I'm proud of all the departments and agencies in the federal government that have adopted D.C. schools. And I would like to say a special word of thanks to my Secret Service detail who gave that to the First Lady and me as a Christmas present not very long ago. I couldn't imagine a better gift. And the work they do at the Kramer School is something that I am particularly proud of.

As the Vice President said, our administration has worked hard to be a good neighbor. But I've asked the Cabinet to do more. You will hear and see a lot of our Cabinet Secretaries in the District. You will see them doing things.

In the next two weeks, for example, Secretary Albright and Ambassador Richardson will adopt local schools to teach children about diplomacy and geography. Secretary Glickman will announce a renewed effort to glean surplus food from cafeterias at federal buildings to feed the hungry here in the District. And I'm asking all the Secretaries to report back to me within 90 days with a targeted plan of action for each department to do all it possibly can to help the District.

It has been said that Americans didn't think much of their capital until they had to defend it during attack in the War of 1812 when, as all of you know, in 1814 the White House was burned.

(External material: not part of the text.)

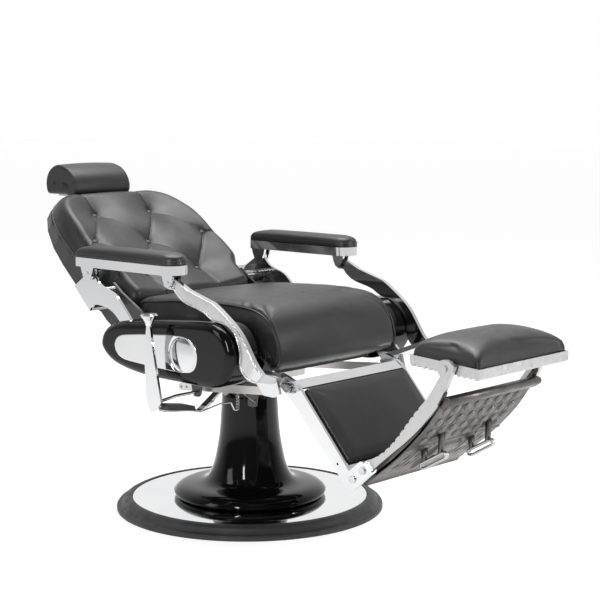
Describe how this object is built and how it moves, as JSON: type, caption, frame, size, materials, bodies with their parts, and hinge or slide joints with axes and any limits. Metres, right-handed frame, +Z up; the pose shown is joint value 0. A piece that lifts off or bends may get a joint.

In a way, history is repeating itself, because for too long, Americans have not thought enough about our Capital City. But Washington is still worth fighting for. In fact, it's more worth fighting for than ever.

The people I have seen who live in this city, who do miraculous things every day to try to help people make more of their own lives, to try to help kids in trouble, to try to turn things around and see people live up to their potential, deserve more than the rest of us have done. And I am determined that even though the solutions will not come overnight, we will provide our part of the effort. And, together, with local government and business, with the involvement of every citizen, we can have a strategy and implement a strategy that makes Washington the city we all know it ought to be, and that we must believe it will be.